>> BEGIN

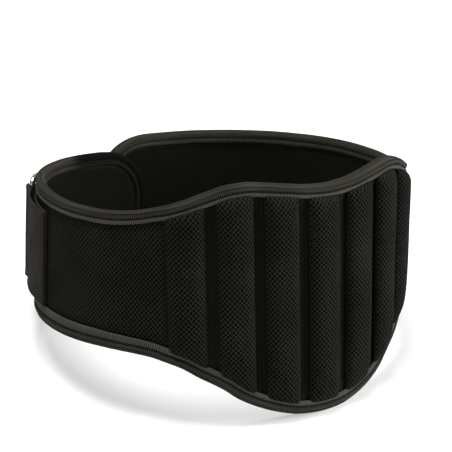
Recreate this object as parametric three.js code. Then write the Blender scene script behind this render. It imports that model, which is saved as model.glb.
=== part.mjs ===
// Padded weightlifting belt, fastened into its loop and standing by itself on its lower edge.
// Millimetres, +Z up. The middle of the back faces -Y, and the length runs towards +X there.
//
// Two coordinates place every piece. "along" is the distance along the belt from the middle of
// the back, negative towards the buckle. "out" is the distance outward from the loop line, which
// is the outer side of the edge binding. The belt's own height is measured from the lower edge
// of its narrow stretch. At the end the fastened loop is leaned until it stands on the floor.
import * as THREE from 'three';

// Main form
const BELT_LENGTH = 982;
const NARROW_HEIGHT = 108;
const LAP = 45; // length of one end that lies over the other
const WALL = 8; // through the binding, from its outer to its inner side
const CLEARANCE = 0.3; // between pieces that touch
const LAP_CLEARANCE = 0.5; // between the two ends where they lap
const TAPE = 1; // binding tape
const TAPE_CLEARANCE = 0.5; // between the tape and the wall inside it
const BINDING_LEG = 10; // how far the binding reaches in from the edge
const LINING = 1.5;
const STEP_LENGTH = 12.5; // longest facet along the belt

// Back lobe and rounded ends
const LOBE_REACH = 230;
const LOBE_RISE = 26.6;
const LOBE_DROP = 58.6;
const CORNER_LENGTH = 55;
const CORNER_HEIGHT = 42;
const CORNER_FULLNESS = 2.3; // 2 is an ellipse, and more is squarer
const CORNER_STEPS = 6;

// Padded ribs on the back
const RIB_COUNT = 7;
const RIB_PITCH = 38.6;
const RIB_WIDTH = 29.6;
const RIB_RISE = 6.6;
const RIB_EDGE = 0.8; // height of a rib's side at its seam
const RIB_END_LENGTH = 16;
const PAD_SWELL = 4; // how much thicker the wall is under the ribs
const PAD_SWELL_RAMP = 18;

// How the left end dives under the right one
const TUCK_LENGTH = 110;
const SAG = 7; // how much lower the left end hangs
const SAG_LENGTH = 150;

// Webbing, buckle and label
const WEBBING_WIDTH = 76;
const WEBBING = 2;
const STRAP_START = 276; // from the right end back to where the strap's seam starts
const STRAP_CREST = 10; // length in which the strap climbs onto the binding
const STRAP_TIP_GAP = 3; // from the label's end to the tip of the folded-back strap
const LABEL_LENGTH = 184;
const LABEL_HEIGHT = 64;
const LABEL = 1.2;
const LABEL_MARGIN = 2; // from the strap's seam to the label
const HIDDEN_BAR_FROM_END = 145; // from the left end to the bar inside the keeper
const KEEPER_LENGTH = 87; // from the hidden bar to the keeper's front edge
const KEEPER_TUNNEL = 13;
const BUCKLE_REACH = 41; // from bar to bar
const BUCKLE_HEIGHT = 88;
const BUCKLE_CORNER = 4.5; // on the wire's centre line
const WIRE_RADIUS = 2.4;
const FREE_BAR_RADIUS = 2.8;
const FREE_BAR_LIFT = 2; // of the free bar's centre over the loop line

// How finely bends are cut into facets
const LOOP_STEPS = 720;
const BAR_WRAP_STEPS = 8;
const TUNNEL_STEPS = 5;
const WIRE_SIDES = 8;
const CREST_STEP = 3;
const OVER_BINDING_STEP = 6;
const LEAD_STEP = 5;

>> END

▸ THE EXERCISE
Write the entire listing out again, word for word.

▸ ANSWER TO THE PROBLEM
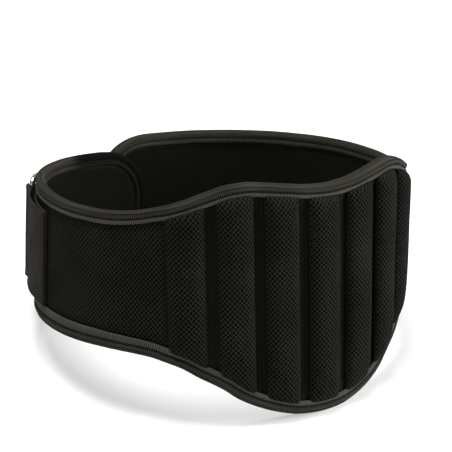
Recreate this object as parametric three.js code. Then write the Blender scene script behind this render. It imports that model, which is saved as model.glb.
=== part.mjs ===
// Padded weightlifting belt, fastened into its loop and standing by itself on its lower edge.
// Millimetres, +Z up. The middle of the back faces -Y, and the length runs towards +X there.
//
// Two coordinates place every piece. "along" is the distance along the belt from the middle of
// the back, negative towards the buckle. "out" is the distance outward from the loop line, which
// is the outer side of the edge binding. The belt's own height is measured from the lower edge
// of its narrow stretch. At the end the fastened loop is leaned until it stands on the floor.
import * as THREE from 'three';

// Main form
const BELT_LENGTH = 982;
const NARROW_HEIGHT = 108;
const LAP = 45; // length of one end that lies over the other
const WALL = 8; // through the binding, from its outer to its inner side
const CLEARANCE = 0.3; // between pieces that touch
const LAP_CLEARANCE = 0.5; // between the two ends where they lap
const TAPE = 1; // binding tape
const TAPE_CLEARANCE = 0.5; // between the tape and the wall inside it
const BINDING_LEG = 10; // how far the binding reaches in from the edge
const LINING = 1.5;
const STEP_LENGTH = 12.5; // longest facet along the belt

// Back lobe and rounded ends
const LOBE_REACH = 230;
const LOBE_RISE = 26.6;
const LOBE_DROP = 58.6;
const CORNER_LENGTH = 55;
const CORNER_HEIGHT = 42;
const CORNER_FULLNESS = 2.3; // 2 is an ellipse, and more is squarer
const CORNER_STEPS = 6;

// Padded ribs on the back
const RIB_COUNT = 7;
const RIB_PITCH = 38.6;
const RIB_WIDTH = 29.6;
const RIB_RISE = 6.6;
const RIB_EDGE = 0.8; // height of a rib's side at its seam
const RIB_END_LENGTH = 16;
const PAD_SWELL = 4; // how much thicker the wall is under the ribs
const PAD_SWELL_RAMP = 18;

// How the left end dives under the right one
const TUCK_LENGTH = 110;
const SAG = 7; // how much lower the left end hangs
const SAG_LENGTH = 150;

// Webbing, buckle and label
const WEBBING_WIDTH = 76;
const WEBBING = 2;
const STRAP_START = 276; // from the right end back to where the strap's seam starts
const STRAP_CREST = 10; // length in which the strap climbs onto the binding
const STRAP_TIP_GAP = 3; // from the label's end to the tip of the folded-back strap
const LABEL_LENGTH = 184;
const LABEL_HEIGHT = 64;
const LABEL = 1.2;
const LABEL_MARGIN = 2; // from the strap's seam to the label
const HIDDEN_BAR_FROM_END = 145; // from the left end to the bar inside the keeper
const KEEPER_LENGTH = 87; // from the hidden bar to the keeper's front edge
const KEEPER_TUNNEL = 13;
const BUCKLE_REACH = 41; // from bar to bar
const BUCKLE_HEIGHT = 88;
const BUCKLE_CORNER = 4.5; // on the wire's centre line
const WIRE_RADIUS = 2.4;
const FREE_BAR_RADIUS = 2.8;
const FREE_BAR_LIFT = 2; // of the free bar's centre over the loop line

// How finely bends are cut into facets
const LOOP_STEPS = 720;
const BAR_WRAP_STEPS = 8;
const TUNNEL_STEPS = 5;
const WIRE_SIDES = 8;
const CREST_STEP = 3;
const OVER_BINDING_STEP = 6;
const LEAD_STEP = 5;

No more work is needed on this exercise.